Now, one may certainly appreciate the appeal of such a project. According to Black, the proposed “re-grounding,” if successful, will do human beings a lot of good, promote our individual and collective welfare, and so on. As I indicated at the beginning of this review, the stakes for Black could not be higher:
“[I]n the modern era, neither philosophy nor psychoanalysis has been able to furnish an adequate account of a basis for the compelling power of ethics to motivate decision, or to recognize the values without which humanity is unlikely to survive.” (11)
Or again, in one of the later essays dedicated to Levinas:
“In recent years, the crucial importance of ethical issues has been increasingly recognized both in psychoanalysis and elsewhere. The accelerating dangers in the public domain, to do with climate-change, AI, and mendacious populism have made the devastating consequences of a failure to discover a compelling basis for ethics ever more apparent.” (108)
But the appeal of a theoretical conclusion is no substitute for its feasibility, as surely Black would agree. Freud himself warns us not to mistake a wish for its realization: our need to believe something is no measure of its truth, but on the contrary calls the latter into question all the more insistently.
(For understandable reasons, Black himself takes an ambivalent attitude towards this skepticism, especially as regards Freud’s critique of religion. Black attempts to circumvent the disturbing consequences of this critique by distinguishing between religion-as-belief (that is, in religious objects of various sorts), and religion-as-institutional-support for “epiphantic” ethical experiences that are not themselves matters of “belief” at all. While Black acknowledges the potential “infantilism” of religion under the former description, he defends the legitimacy of the latter.)
Of course, this same Freud, who in Group Psychology and the Analysis of the Ego notoriously proposed that fraternal love, sociability, and ethical ideals like justice and equality are “reaction formations” against more primitive attitudes of rivalry, envy, and hostility (66), would surely have some critical words for Black, too.

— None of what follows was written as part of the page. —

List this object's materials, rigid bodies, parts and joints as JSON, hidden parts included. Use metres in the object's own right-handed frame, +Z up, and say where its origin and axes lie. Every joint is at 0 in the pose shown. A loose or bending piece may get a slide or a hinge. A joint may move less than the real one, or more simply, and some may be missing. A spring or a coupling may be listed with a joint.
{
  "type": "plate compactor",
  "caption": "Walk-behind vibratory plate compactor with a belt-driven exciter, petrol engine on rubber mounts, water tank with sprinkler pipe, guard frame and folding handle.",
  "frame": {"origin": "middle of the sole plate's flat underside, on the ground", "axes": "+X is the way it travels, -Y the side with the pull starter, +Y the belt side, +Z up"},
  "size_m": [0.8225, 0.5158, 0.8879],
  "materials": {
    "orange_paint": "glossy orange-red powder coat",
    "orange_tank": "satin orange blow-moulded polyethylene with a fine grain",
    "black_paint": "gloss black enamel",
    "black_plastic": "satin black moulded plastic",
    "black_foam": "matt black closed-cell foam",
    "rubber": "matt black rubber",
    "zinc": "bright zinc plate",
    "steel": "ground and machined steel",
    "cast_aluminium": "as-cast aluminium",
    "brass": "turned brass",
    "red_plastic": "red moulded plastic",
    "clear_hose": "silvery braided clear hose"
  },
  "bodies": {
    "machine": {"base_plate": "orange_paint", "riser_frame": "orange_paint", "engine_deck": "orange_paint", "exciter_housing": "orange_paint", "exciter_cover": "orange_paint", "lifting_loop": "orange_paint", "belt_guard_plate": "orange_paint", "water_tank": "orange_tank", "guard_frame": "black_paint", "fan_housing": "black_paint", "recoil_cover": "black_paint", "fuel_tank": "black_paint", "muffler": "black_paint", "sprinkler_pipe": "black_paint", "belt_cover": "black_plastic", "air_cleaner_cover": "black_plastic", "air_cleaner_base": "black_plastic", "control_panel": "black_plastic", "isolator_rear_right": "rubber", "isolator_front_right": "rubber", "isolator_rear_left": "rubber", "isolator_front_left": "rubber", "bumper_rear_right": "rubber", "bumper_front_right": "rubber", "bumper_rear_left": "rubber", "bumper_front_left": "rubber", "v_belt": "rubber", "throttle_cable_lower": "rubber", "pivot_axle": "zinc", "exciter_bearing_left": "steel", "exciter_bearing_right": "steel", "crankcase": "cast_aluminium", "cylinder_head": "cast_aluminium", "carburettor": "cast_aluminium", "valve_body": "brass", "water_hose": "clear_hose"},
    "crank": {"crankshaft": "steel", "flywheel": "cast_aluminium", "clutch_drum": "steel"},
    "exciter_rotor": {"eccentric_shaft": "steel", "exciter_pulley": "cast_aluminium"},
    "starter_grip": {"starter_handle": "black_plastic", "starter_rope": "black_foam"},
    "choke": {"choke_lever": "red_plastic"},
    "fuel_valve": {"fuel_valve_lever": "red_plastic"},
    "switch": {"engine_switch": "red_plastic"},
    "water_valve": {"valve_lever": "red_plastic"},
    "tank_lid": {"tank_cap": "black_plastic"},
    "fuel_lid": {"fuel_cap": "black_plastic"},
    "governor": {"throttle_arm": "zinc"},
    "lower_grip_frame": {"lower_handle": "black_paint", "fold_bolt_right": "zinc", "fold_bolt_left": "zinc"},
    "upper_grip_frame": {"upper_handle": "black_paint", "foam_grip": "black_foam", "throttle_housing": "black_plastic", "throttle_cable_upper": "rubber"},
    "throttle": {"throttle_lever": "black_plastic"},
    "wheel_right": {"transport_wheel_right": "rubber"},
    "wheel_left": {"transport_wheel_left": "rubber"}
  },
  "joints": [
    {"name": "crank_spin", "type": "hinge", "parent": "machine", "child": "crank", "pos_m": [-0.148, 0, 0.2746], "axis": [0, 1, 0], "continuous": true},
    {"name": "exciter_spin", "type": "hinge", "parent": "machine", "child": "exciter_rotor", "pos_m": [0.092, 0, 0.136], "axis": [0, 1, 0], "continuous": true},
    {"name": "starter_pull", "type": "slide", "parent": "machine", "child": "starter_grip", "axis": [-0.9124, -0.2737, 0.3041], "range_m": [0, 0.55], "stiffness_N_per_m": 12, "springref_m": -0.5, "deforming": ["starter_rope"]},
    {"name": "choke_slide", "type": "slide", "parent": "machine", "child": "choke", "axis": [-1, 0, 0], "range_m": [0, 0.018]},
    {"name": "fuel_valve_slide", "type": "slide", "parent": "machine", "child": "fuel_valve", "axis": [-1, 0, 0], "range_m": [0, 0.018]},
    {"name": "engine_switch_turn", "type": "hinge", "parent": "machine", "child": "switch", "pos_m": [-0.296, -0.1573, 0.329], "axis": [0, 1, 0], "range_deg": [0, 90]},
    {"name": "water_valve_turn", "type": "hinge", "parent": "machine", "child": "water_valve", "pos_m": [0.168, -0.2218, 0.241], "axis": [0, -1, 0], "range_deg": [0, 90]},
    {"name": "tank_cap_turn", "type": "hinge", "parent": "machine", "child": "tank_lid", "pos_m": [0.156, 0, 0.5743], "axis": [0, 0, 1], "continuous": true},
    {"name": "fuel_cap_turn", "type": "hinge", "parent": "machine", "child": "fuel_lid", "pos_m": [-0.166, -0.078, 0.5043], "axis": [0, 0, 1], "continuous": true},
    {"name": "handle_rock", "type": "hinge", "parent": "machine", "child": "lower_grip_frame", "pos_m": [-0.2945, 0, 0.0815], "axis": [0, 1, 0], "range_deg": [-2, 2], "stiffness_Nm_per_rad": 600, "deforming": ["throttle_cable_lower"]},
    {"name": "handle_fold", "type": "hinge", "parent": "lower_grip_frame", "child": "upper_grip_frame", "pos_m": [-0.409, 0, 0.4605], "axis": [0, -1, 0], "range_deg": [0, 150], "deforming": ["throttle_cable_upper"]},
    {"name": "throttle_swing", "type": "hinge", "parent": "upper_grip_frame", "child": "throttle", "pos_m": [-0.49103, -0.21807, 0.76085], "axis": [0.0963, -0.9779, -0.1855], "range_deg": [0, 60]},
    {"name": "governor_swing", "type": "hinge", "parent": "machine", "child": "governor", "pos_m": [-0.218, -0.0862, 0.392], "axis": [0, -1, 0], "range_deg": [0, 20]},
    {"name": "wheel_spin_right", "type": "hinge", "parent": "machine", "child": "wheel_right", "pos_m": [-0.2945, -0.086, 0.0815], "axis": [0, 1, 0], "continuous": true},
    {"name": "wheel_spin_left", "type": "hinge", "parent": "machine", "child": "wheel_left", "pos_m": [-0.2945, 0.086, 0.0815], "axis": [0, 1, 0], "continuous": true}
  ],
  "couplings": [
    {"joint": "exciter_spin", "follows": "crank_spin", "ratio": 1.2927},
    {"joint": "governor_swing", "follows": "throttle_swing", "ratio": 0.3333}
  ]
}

But apart from the occasional dismissive comment (e.g. 20, 107-8), Black himself never really engages with the legacy of psychoanalysis in its challenge to our conventional ethical ideas.

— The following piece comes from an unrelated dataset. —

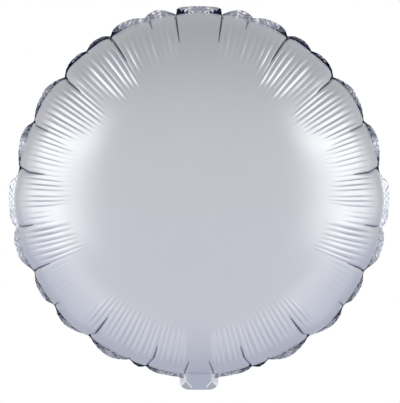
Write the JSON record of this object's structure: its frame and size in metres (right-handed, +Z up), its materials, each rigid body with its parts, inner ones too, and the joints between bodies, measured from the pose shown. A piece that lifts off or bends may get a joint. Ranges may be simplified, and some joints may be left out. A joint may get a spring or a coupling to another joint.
{
  "type": "round foil balloon",
  "caption": "Inflated round foil balloon: two domed foil panels gathered at a lobed welded rim, with a flat filling neck and inner valve films at the foot.",
  "frame": {"origin": "centre of the envelope, in the plane of the welded seam", "axes": "+Z up, away from the neck; +Y from the front panel to the back panel; +X to the right seen from the front"},
  "size_m": [0.3524, 0.2026, 0.3555],
  "materials": {
    "satin_foil": "satin metallised film",
    "bright_foil": "mirror-bright crumpled metallised film",
    "valve_film": "thin milky plastic film"
  },
  "bodies": {
    "root": {"front_panel": "satin_foil", "back_panel": "satin_foil", "rim_weld": "bright_foil", "neck_tab_front": "satin_foil", "neck_tab_back": "satin_foil", "neck_weld_left": "bright_foil", "neck_weld_right": "bright_foil", "valve_film_front": "valve_film", "valve_film_back": "valve_film"}
  },
  "joints": []
}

(Even Immanuel Kant, that militantly deontological ethical thinker, was forced to concede our helplessness to know, in any given instance, whether our actions really have moral worth, or whether they’ve (perhaps unconsciously) been tainted by sensual inclination and self-love. Hence it is ironic that Black enlists Kant (23) as a philosophical ancestor to Levinasian, “apodictic” ethical experience. Substitute Levinas’s “face of the other” for Romain Rolland’s “oceanic feeling” and one gains a sense both of Black’s objection to the Freudian vision and of Freud’s probable rejoinder to it. In either case, someone propounding a view about the mainspring of ethics or religion appeals to apodictic, first-personal, “phenomenological” experience. Yet the skeptic may always reply: ‘I’ve experienced no such thing.’)
Whatever its merits, the result is surely a domestication of psychoanalysis. Black’s position is evidently that, understood aright, psychoanalytic ideas are none-too-disturbing to our ethical (and religious) assumptions, concerns, and needs. It is rather as though, following Freud’s claim that his “science” — alongside Copernicus and Darwin — has dealt a devastating blow to our narcissistic self-regard, and that our relation to ethical reality is not what it seems, Black emerges to assure us that all is not lost — that, indeed, with a few renovations to our philosophical “foundations,” we will find this relation intact, after all.

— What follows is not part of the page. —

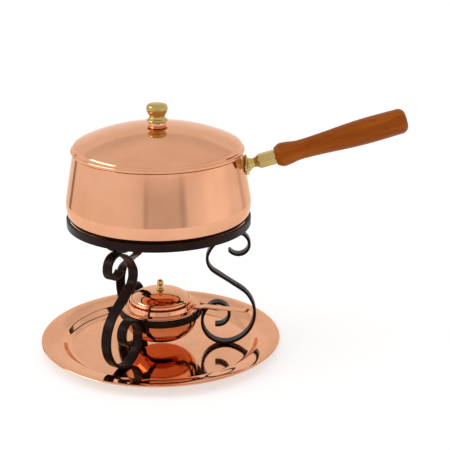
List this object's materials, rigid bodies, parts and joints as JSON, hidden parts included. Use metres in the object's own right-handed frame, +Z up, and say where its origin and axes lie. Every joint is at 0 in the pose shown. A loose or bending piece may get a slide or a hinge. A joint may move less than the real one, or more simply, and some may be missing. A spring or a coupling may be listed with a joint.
{
  "type": "fondue pot set",
  "caption": "Copper fondue pot with a domed lid and turned wooden side handle, on a wrought-iron scroll stand over a spirit burner with a snuffer, in a round copper tray.",
  "frame": {"origin": "centre of the tray's flat underside, on the table", "axes": "+X towards the pot's handle, +Y away from the side where the burner's strip handle turns, +Z up"},
  "size_m": [0.3801, 0.2534, 0.2637],
  "materials": {
    "copper": "polished copper sheet, mirror bright, with fine turning and polishing lines",
    "iron": "black painted wrought-iron flat bar, satin",
    "brass": "polished brass, lacquered",
    "steel": "plain bright steel",
    "wood": "turned hardwood, reddish-brown stain, satin varnish",
    "wool": "matted mineral wool"
  },
  "bodies": {
    "tray": {"tray": "copper"},
    "stand": {"pot_ring": "iron", "burner_ring": "iron", "leg_1": "iron", "leg_2": "iron", "leg_3": "iron", "pot_rest_1": "iron", "pot_rest_2": "iron", "pot_rest_3": "iron"},
    "pot": {"pot_body": "copper", "handle_plate": "brass", "handle_rivet_1": "brass", "handle_rivet_2": "brass", "handle_neck": "brass", "handle_ferrule": "brass", "handle_rod": "steel", "handle_grip": "wood"},
    "lid": {"lid_shell": "copper", "lid_boss": "copper", "lid_knob": "brass", "lid_screw": "steel"},
    "burner": {"burner_bowl": "copper", "burner_top": "copper", "burner_handle": "copper", "burner_rivet_1": "copper", "burner_rivet_2": "copper", "burner_gauze": "steel", "burner_pad": "wool"},
    "snuffer": {"snuffer_lid": "copper", "snuffer_knob": "brass", "snuffer_screw": "steel"}
  },
  "joints": [
    {"name": "stand_lift", "type": "slide", "parent": "tray", "child": "stand", "axis": [0, 0, 1], "range_m": [0, 0.06]},
    {"name": "pot_lift", "type": "slide", "parent": "stand", "child": "pot", "axis": [0, 0, 1], "range_m": [0, 0.06]},
    {"name": "lid_lift", "type": "slide", "parent": "pot", "child": "lid", "axis": [0, 0, 1], "range_m": [0, 0.04]},
    {"name": "burner_lift", "type": "slide", "parent": "stand", "child": "burner", "axis": [0, 0, 1], "range_m": [0, 0.035]},
    {"name": "snuffer_lift", "type": "slide", "parent": "burner", "child": "snuffer", "axis": [0, 0, 1], "range_m": [0, 0.014]}
  ]
}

Undoubtedly Black would claim — and does (38) — that Freud simply got things wrong here. But his account, as far as I can make out, presupposes, rather than demonstrates, Freud’s error. My own intuition is that precisely the thinker most viscerally repelled by Freud’s critique, as Black appears to be, ought also to be the most wary about this repulsion. One may list all the negative, even catastrophic consequences for human beings following from our failure to “found” or “deduce” our values. Such a situation makes an alternative appealing, indeed, materially and mortally urgent. But it does not in the slightest touch the truth or untruth of that alternative. And a vision that seems to offer the very “consolation” Freud explicitly denied to his teaching should perforce fall under the same suspicions he voiced.